- SOURCE MATERIAL
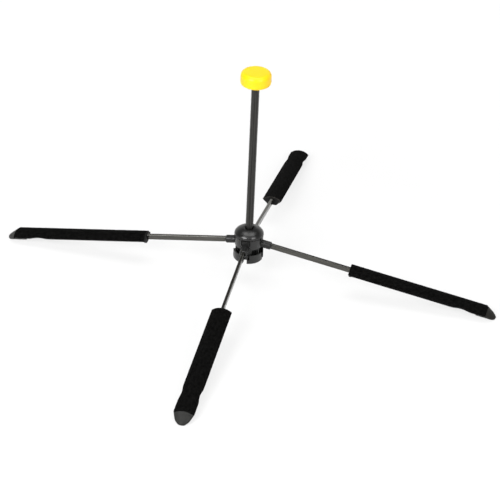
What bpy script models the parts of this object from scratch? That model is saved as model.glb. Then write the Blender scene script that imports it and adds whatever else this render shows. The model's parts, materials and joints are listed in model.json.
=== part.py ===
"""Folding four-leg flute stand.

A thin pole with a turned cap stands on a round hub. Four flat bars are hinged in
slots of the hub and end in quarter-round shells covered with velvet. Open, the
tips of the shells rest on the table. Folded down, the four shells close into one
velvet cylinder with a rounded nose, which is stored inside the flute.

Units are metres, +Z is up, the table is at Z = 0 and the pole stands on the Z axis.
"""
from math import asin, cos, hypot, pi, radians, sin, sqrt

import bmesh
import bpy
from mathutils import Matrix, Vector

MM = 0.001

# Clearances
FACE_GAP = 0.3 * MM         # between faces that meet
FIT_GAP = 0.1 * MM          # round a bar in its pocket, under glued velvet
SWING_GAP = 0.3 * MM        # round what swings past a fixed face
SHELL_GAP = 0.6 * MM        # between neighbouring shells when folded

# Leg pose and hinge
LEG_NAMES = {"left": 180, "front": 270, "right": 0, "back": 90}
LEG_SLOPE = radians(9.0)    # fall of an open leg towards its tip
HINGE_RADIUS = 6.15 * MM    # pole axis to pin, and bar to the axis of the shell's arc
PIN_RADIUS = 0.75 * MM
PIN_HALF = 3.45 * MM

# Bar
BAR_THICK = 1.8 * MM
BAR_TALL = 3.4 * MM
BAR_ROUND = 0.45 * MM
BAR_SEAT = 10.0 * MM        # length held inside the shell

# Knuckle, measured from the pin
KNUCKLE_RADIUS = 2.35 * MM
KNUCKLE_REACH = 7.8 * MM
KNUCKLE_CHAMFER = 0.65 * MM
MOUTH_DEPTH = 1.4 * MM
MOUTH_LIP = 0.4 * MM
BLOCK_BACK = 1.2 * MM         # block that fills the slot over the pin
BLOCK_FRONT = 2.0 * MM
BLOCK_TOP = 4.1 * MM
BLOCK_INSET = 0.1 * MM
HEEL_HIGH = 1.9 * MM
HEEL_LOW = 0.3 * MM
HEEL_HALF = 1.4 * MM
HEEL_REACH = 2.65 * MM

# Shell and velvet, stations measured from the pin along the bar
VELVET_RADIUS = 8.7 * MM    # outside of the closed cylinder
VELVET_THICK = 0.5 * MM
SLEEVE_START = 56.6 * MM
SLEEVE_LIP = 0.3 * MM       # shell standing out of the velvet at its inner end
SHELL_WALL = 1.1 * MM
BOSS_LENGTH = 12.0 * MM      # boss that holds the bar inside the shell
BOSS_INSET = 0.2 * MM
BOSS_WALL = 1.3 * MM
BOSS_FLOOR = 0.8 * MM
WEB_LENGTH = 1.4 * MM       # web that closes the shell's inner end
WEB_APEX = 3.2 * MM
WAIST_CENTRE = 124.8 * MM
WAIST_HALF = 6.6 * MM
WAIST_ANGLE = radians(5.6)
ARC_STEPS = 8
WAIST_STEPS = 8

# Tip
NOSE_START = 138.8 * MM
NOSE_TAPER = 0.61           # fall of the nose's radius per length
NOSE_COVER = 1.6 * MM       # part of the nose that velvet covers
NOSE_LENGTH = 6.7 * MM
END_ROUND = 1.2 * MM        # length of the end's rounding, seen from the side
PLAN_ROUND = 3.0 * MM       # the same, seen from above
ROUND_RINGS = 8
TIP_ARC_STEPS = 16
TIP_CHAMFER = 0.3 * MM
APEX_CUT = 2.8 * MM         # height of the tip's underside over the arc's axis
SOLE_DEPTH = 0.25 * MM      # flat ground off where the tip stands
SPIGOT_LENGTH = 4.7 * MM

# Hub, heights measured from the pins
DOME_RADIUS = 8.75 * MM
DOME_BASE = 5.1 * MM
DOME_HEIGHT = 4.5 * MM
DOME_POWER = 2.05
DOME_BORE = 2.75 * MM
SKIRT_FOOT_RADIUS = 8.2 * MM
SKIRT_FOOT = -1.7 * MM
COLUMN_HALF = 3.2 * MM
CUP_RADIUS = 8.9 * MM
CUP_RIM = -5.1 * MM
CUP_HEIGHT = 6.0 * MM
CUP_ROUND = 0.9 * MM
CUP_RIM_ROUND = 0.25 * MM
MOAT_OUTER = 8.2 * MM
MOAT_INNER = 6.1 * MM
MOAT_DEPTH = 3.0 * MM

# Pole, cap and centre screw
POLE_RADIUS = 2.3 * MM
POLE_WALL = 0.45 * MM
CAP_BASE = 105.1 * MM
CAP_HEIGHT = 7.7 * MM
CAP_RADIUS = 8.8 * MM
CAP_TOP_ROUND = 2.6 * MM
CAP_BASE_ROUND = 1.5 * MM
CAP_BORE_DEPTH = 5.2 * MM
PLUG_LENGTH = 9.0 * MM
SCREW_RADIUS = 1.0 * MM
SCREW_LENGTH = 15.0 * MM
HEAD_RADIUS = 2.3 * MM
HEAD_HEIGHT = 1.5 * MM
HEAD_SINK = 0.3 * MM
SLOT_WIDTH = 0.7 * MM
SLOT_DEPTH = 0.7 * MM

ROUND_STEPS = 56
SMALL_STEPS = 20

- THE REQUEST
Quote the entire listing above exactly.

- RESULT OF THIS TASK
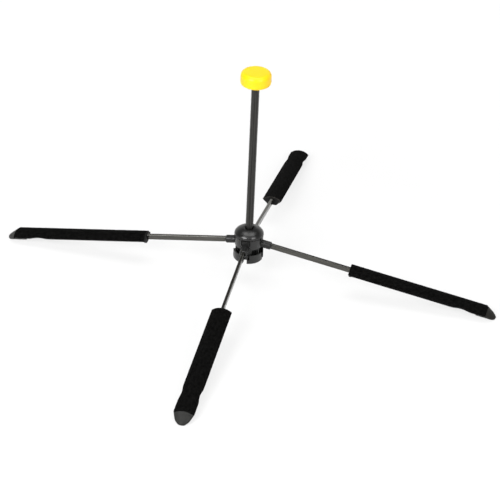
What bpy script models the parts of this object from scratch? That model is saved as model.glb. Then write the Blender scene script that imports it and adds whatever else this render shows. The model's parts, materials and joints are listed in model.json.
=== part.py ===
"""Folding four-leg flute stand.

A thin pole with a turned cap stands on a round hub. Four flat bars are hinged in
slots of the hub and end in quarter-round shells covered with velvet. Open, the
tips of the shells rest on the table. Folded down, the four shells close into one
velvet cylinder with a rounded nose, which is stored inside the flute.

Units are metres, +Z is up, the table is at Z = 0 and the pole stands on the Z axis.
"""
from math import asin, cos, hypot, pi, radians, sin, sqrt

import bmesh
import bpy
from mathutils import Matrix, Vector

MM = 0.001

# Clearances
FACE_GAP = 0.3 * MM         # between faces that meet
FIT_GAP = 0.1 * MM          # round a bar in its pocket, under glued velvet
SWING_GAP = 0.3 * MM        # round what swings past a fixed face
SHELL_GAP = 0.6 * MM        # between neighbouring shells when folded

# Leg pose and hinge
LEG_NAMES = {"left": 180, "front": 270, "right": 0, "back": 90}
LEG_SLOPE = radians(9.0)    # fall of an open leg towards its tip
HINGE_RADIUS = 6.15 * MM    # pole axis to pin, and bar to the axis of the shell's arc
PIN_RADIUS = 0.75 * MM
PIN_HALF = 3.45 * MM

# Bar
BAR_THICK = 1.8 * MM
BAR_TALL = 3.4 * MM
BAR_ROUND = 0.45 * MM
BAR_SEAT = 10.0 * MM        # length held inside the shell

# Knuckle, measured from the pin
KNUCKLE_RADIUS = 2.35 * MM
KNUCKLE_REACH = 7.8 * MM
KNUCKLE_CHAMFER = 0.65 * MM
MOUTH_DEPTH = 1.4 * MM
MOUTH_LIP = 0.4 * MM
BLOCK_BACK = 1.2 * MM         # block that fills the slot over the pin
BLOCK_FRONT = 2.0 * MM
BLOCK_TOP = 4.1 * MM
BLOCK_INSET = 0.1 * MM
HEEL_HIGH = 1.9 * MM
HEEL_LOW = 0.3 * MM
HEEL_HALF = 1.4 * MM
HEEL_REACH = 2.65 * MM

# Shell and velvet, stations measured from the pin along the bar
VELVET_RADIUS = 8.7 * MM    # outside of the closed cylinder
VELVET_THICK = 0.5 * MM
SLEEVE_START = 56.6 * MM
SLEEVE_LIP = 0.3 * MM       # shell standing out of the velvet at its inner end
SHELL_WALL = 1.1 * MM
BOSS_LENGTH = 12.0 * MM      # boss that holds the bar inside the shell
BOSS_INSET = 0.2 * MM
BOSS_WALL = 1.3 * MM
BOSS_FLOOR = 0.8 * MM
WEB_LENGTH = 1.4 * MM       # web that closes the shell's inner end
WEB_APEX = 3.2 * MM
WAIST_CENTRE = 124.8 * MM
WAIST_HALF = 6.6 * MM
WAIST_ANGLE = radians(5.6)
ARC_STEPS = 8
WAIST_STEPS = 8

# Tip
NOSE_START = 138.8 * MM
NOSE_TAPER = 0.61           # fall of the nose's radius per length
NOSE_COVER = 1.6 * MM       # part of the nose that velvet covers
NOSE_LENGTH = 6.7 * MM
END_ROUND = 1.2 * MM        # length of the end's rounding, seen from the side
PLAN_ROUND = 3.0 * MM       # the same, seen from above
ROUND_RINGS = 8
TIP_ARC_STEPS = 16
TIP_CHAMFER = 0.3 * MM
APEX_CUT = 2.8 * MM         # height of the tip's underside over the arc's axis
SOLE_DEPTH = 0.25 * MM      # flat ground off where the tip stands
SPIGOT_LENGTH = 4.7 * MM

# Hub, heights measured from the pins
DOME_RADIUS = 8.75 * MM
DOME_BASE = 5.1 * MM
DOME_HEIGHT = 4.5 * MM
DOME_POWER = 2.05
DOME_BORE = 2.75 * MM
SKIRT_FOOT_RADIUS = 8.2 * MM
SKIRT_FOOT = -1.7 * MM
COLUMN_HALF = 3.2 * MM
CUP_RADIUS = 8.9 * MM
CUP_RIM = -5.1 * MM
CUP_HEIGHT = 6.0 * MM
CUP_ROUND = 0.9 * MM
CUP_RIM_ROUND = 0.25 * MM
MOAT_OUTER = 8.2 * MM
MOAT_INNER = 6.1 * MM
MOAT_DEPTH = 3.0 * MM

# Pole, cap and centre screw
POLE_RADIUS = 2.3 * MM
POLE_WALL = 0.45 * MM
CAP_BASE = 105.1 * MM
CAP_HEIGHT = 7.7 * MM
CAP_RADIUS = 8.8 * MM
CAP_TOP_ROUND = 2.6 * MM
CAP_BASE_ROUND = 1.5 * MM
CAP_BORE_DEPTH = 5.2 * MM
PLUG_LENGTH = 9.0 * MM
SCREW_RADIUS = 1.0 * MM
SCREW_LENGTH = 15.0 * MM
HEAD_RADIUS = 2.3 * MM
HEAD_HEIGHT = 1.5 * MM
HEAD_SINK = 0.3 * MM
SLOT_WIDTH = 0.7 * MM
SLOT_DEPTH = 0.7 * MM

ROUND_STEPS = 56
SMALL_STEPS = 20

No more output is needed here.